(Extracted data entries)
########

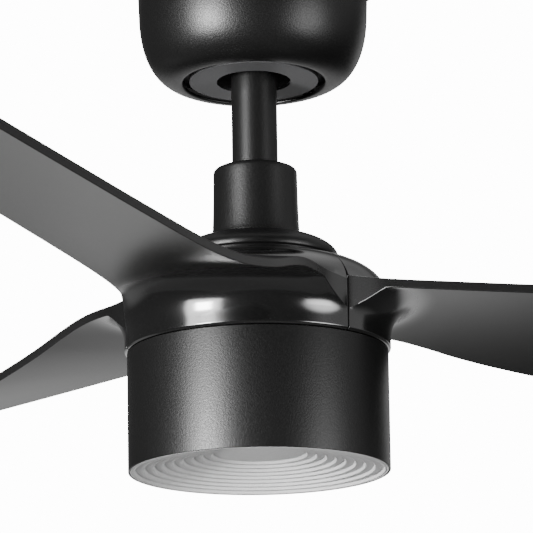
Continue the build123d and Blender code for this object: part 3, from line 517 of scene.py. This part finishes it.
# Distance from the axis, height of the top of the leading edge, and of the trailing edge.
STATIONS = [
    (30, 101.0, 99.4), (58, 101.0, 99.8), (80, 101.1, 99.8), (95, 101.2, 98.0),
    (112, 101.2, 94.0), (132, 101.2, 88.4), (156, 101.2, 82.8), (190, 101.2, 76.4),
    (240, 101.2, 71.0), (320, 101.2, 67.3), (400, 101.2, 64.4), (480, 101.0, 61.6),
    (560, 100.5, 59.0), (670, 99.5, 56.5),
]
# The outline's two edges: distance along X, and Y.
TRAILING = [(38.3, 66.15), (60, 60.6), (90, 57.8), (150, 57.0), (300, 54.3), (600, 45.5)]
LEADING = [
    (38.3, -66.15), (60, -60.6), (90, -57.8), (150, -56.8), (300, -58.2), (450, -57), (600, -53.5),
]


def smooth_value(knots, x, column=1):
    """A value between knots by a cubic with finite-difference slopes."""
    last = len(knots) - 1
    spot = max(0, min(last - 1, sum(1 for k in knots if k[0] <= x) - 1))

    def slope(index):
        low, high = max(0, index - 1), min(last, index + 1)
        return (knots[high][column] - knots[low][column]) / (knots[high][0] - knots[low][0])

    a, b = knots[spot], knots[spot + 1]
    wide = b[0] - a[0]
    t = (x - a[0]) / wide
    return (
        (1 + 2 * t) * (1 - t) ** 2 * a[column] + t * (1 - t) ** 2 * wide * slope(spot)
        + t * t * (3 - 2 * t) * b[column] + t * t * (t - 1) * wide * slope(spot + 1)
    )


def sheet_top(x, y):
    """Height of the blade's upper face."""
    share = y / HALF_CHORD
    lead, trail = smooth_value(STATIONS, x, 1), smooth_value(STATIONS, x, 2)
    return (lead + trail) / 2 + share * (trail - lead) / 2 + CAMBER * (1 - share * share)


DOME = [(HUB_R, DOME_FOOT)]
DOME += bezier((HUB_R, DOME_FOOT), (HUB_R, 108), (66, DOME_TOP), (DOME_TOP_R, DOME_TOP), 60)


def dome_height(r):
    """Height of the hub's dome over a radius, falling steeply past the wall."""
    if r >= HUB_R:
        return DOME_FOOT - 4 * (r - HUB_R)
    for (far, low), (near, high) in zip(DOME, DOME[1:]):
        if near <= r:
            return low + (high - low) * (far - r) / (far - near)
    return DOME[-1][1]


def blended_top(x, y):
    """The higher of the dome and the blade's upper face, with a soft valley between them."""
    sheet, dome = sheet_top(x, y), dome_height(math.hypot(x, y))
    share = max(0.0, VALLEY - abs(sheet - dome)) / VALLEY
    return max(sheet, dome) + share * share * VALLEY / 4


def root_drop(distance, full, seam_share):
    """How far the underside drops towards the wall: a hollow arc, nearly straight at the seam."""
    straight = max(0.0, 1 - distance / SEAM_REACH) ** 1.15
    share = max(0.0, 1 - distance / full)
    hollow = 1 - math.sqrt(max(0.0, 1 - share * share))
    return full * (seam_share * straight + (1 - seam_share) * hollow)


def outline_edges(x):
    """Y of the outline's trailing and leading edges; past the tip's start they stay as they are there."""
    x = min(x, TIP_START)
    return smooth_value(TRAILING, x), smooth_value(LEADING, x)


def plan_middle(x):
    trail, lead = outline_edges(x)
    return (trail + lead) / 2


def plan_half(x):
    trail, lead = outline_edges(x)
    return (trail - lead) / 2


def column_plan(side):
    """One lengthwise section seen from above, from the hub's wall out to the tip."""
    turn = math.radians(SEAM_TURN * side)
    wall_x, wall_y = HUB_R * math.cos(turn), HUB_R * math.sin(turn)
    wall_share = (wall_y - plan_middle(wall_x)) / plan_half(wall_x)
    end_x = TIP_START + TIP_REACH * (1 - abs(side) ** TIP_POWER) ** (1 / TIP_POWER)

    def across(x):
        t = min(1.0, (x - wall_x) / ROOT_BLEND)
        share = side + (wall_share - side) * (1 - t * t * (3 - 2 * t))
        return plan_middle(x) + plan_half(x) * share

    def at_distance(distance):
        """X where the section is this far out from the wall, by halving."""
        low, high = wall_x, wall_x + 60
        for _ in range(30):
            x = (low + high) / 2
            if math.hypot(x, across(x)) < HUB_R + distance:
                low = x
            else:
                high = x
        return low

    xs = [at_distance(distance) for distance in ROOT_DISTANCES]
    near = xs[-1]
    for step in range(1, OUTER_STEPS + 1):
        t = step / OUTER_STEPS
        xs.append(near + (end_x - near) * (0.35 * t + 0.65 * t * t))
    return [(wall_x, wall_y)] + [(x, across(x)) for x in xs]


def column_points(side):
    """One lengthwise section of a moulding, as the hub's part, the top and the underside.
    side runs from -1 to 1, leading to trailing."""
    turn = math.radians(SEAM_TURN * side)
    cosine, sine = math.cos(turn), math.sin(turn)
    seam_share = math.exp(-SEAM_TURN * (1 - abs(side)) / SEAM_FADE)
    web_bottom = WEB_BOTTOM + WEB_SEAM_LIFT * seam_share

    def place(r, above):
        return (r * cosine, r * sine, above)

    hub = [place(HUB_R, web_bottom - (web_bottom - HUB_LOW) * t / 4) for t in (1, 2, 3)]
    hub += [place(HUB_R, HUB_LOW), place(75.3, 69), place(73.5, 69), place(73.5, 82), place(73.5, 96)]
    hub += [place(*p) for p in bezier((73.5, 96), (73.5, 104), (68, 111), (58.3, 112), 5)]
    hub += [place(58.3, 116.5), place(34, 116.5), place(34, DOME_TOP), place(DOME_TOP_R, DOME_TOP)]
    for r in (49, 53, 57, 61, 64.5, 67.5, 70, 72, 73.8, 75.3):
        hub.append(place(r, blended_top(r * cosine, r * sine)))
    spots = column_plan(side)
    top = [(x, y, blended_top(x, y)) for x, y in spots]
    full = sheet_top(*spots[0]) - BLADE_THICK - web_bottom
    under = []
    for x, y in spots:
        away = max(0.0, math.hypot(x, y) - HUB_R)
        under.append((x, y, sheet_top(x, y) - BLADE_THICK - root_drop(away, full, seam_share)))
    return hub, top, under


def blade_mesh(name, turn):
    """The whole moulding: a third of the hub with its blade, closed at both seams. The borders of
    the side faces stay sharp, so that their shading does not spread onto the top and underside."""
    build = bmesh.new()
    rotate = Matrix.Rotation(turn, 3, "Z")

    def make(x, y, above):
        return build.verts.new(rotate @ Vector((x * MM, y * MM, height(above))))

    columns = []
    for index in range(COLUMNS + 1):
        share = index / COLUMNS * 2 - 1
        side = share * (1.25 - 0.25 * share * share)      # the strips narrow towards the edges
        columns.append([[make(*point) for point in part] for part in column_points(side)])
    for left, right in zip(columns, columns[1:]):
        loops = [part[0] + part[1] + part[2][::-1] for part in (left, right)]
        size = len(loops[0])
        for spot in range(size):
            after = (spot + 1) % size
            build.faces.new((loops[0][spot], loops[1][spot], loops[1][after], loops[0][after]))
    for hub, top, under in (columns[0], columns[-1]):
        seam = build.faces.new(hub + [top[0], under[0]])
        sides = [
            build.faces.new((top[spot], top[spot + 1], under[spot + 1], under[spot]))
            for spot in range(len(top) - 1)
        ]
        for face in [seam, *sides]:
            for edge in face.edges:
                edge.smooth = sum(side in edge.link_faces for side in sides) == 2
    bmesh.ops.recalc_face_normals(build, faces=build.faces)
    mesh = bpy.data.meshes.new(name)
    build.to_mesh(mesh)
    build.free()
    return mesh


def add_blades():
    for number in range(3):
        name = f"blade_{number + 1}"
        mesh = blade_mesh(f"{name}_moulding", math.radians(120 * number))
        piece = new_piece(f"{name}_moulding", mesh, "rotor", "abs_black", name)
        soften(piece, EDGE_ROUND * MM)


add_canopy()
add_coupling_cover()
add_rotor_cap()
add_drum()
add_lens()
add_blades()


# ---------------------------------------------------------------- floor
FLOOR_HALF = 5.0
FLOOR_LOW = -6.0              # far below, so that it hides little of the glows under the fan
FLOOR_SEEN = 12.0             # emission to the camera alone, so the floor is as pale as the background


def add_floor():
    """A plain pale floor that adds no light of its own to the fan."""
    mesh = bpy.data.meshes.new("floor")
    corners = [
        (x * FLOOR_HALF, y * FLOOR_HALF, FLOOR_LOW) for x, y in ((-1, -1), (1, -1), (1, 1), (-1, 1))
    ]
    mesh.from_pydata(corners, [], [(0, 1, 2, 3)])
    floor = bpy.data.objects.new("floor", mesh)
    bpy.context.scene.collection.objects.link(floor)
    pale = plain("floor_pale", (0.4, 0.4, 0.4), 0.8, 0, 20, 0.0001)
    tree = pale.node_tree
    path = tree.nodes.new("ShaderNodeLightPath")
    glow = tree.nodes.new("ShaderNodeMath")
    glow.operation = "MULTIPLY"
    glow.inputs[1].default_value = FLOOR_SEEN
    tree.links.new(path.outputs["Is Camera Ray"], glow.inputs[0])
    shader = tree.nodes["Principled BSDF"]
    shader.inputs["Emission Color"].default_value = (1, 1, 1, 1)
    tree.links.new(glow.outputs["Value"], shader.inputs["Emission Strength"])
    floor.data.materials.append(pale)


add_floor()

########

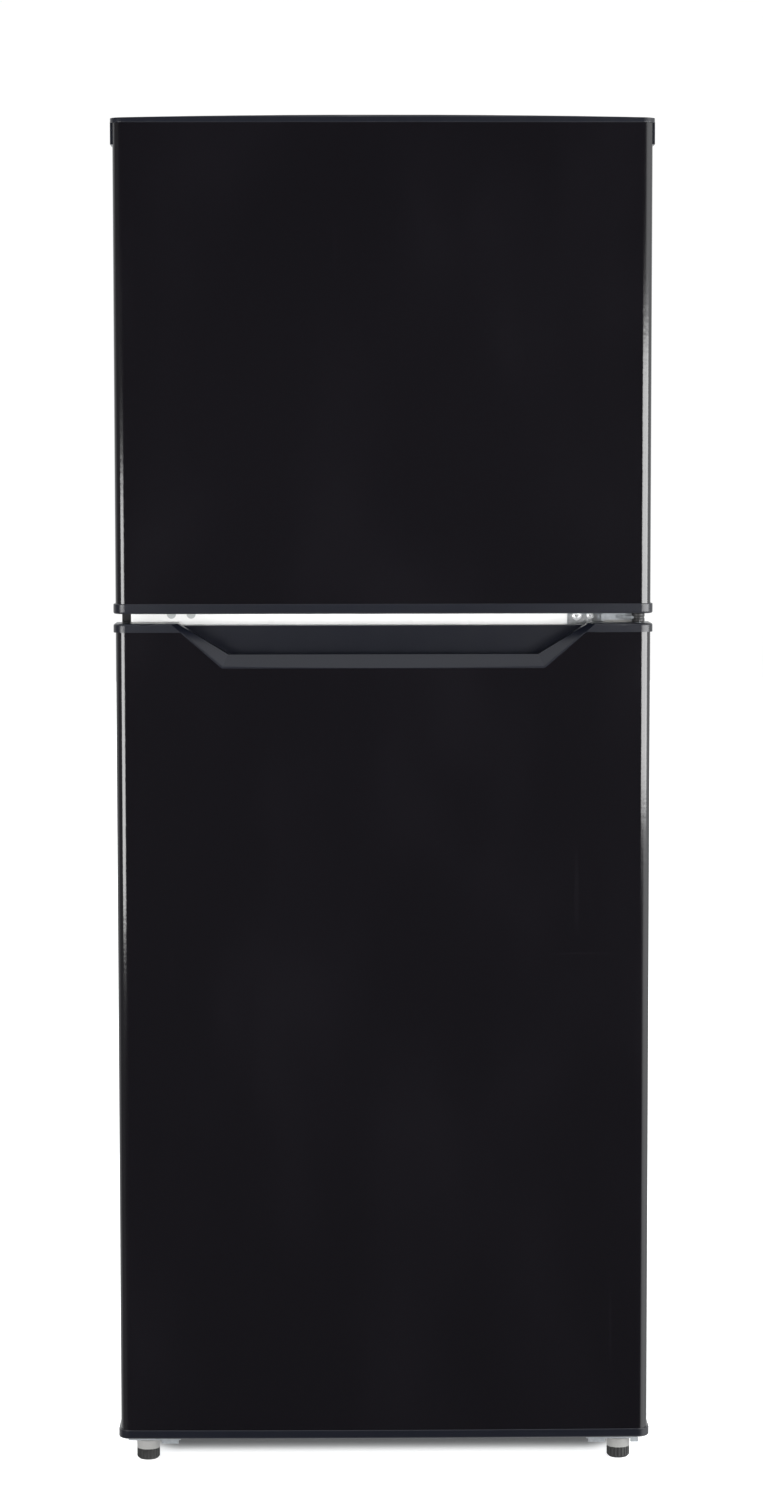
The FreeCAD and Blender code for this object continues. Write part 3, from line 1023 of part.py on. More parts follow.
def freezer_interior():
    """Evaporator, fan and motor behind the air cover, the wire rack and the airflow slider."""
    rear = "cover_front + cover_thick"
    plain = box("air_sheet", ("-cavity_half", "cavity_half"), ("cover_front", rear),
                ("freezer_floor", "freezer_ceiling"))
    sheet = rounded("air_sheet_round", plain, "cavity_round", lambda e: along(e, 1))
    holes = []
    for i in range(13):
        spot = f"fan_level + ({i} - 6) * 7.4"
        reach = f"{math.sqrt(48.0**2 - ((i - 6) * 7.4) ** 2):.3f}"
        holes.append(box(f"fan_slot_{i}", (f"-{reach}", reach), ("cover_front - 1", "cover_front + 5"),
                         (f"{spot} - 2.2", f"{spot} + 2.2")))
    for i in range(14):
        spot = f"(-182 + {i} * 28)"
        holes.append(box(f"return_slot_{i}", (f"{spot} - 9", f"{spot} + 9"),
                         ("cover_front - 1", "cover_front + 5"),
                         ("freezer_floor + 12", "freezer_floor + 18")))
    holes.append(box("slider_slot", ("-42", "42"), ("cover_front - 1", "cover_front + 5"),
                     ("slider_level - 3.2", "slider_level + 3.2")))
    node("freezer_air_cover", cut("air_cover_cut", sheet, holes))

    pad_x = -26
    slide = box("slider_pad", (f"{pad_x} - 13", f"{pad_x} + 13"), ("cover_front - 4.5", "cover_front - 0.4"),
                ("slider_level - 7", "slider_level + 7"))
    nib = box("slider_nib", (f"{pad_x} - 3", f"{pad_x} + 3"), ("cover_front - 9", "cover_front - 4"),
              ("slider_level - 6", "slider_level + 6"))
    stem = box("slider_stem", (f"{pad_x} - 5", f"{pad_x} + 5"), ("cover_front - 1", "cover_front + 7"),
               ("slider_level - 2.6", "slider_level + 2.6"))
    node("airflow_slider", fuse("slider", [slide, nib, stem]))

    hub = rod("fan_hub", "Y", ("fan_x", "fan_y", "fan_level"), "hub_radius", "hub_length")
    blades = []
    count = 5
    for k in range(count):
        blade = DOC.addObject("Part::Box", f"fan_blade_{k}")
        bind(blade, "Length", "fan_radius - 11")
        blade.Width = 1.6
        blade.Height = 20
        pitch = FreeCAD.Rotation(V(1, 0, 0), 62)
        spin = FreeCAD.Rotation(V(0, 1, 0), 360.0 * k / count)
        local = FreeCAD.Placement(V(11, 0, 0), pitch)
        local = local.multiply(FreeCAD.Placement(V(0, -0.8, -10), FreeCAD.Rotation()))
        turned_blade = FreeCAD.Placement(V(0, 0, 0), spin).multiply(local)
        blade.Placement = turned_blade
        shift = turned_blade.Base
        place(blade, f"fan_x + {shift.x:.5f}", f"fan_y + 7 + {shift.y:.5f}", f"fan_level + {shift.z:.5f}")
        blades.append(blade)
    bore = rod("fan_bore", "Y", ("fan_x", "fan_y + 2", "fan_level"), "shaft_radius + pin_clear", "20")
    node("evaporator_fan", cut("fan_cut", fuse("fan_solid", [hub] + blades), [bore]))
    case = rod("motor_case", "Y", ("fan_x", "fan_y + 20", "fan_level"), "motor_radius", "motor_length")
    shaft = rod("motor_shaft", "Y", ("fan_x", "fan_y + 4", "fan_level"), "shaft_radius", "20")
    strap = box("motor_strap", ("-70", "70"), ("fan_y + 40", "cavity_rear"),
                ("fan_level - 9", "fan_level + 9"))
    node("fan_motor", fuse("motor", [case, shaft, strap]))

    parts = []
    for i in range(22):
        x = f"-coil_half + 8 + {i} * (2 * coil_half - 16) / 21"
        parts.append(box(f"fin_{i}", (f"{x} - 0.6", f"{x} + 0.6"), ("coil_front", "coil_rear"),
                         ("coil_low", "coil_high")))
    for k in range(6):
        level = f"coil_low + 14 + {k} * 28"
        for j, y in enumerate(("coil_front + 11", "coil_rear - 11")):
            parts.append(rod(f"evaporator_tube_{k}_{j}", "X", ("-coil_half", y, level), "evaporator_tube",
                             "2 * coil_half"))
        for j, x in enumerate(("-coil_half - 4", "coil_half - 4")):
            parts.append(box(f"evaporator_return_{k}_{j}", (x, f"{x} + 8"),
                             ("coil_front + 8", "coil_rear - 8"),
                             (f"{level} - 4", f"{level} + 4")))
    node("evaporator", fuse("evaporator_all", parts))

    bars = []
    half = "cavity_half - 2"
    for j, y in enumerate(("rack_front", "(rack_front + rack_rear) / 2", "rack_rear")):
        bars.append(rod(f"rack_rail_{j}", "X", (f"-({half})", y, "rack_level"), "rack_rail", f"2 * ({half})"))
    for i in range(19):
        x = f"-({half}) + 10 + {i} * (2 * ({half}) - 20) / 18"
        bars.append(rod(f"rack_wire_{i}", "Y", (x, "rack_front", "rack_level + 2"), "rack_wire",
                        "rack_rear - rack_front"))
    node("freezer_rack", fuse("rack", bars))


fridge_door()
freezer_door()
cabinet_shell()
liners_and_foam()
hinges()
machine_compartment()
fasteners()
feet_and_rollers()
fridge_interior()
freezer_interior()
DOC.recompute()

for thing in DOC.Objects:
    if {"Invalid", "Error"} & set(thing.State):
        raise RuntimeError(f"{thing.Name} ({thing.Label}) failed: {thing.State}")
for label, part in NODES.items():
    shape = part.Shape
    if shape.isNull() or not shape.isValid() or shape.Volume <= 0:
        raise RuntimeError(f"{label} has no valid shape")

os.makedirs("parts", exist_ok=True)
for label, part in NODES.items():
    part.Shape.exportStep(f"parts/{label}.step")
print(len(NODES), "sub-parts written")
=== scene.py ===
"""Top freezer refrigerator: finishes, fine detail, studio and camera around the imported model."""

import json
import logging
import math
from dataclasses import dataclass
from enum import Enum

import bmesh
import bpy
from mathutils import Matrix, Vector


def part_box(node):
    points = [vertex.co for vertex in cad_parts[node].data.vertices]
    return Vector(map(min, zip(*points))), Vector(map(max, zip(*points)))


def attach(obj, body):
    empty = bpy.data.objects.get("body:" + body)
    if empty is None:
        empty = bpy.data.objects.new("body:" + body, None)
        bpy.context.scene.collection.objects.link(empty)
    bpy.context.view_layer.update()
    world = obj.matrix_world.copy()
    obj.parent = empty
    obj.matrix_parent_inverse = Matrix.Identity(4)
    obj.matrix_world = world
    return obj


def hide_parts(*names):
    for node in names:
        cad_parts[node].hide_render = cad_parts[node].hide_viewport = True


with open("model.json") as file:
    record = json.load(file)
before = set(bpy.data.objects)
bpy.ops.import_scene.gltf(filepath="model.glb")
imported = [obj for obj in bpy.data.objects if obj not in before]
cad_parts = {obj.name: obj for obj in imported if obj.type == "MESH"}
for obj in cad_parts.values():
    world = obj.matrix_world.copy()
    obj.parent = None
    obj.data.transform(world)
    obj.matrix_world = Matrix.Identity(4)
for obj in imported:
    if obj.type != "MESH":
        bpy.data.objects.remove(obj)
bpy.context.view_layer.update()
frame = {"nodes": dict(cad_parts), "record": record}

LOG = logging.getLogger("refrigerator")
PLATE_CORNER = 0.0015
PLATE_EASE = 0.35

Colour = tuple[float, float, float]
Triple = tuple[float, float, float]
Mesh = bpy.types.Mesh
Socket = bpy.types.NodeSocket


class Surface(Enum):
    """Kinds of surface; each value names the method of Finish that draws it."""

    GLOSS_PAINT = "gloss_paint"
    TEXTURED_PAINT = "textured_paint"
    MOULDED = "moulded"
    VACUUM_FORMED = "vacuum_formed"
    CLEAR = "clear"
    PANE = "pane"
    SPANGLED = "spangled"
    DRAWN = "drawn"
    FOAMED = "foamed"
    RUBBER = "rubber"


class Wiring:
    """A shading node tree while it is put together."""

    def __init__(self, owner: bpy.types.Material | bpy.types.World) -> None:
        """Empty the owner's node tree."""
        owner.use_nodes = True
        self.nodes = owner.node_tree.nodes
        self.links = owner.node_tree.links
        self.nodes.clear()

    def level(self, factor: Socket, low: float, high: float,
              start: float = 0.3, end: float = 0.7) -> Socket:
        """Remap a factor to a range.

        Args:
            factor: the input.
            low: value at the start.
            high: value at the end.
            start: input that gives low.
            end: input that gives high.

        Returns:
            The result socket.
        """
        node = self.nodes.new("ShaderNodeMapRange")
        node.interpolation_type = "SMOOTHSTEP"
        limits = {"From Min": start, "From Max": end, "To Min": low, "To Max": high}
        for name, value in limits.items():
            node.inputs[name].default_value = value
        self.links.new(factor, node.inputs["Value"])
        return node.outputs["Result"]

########

* **Exercise description**
Of the entries above, repeat exactly the lines from the line with "for thing in" through the line with "from mathutils import Matrix, Vector", both of them included.

* **Exercise result**
for thing in DOC.Objects:
    if {"Invalid", "Error"} & set(thing.State):
        raise RuntimeError(f"{thing.Name} ({thing.Label}) failed: {thing.State}")
for label, part in NODES.items():
    shape = part.Shape
    if shape.isNull() or not shape.isValid() or shape.Volume <= 0:
        raise RuntimeError(f"{label} has no valid shape")

os.makedirs("parts", exist_ok=True)
for label, part in NODES.items():
    part.Shape.exportStep(f"parts/{label}.step")
print(len(NODES), "sub-parts written")
=== scene.py ===
"""Top freezer refrigerator: finishes, fine detail, studio and camera around the imported model."""

import json
import logging
import math
from dataclasses import dataclass
from enum import Enum

import bmesh
import bpy
from mathutils import Matrix, Vector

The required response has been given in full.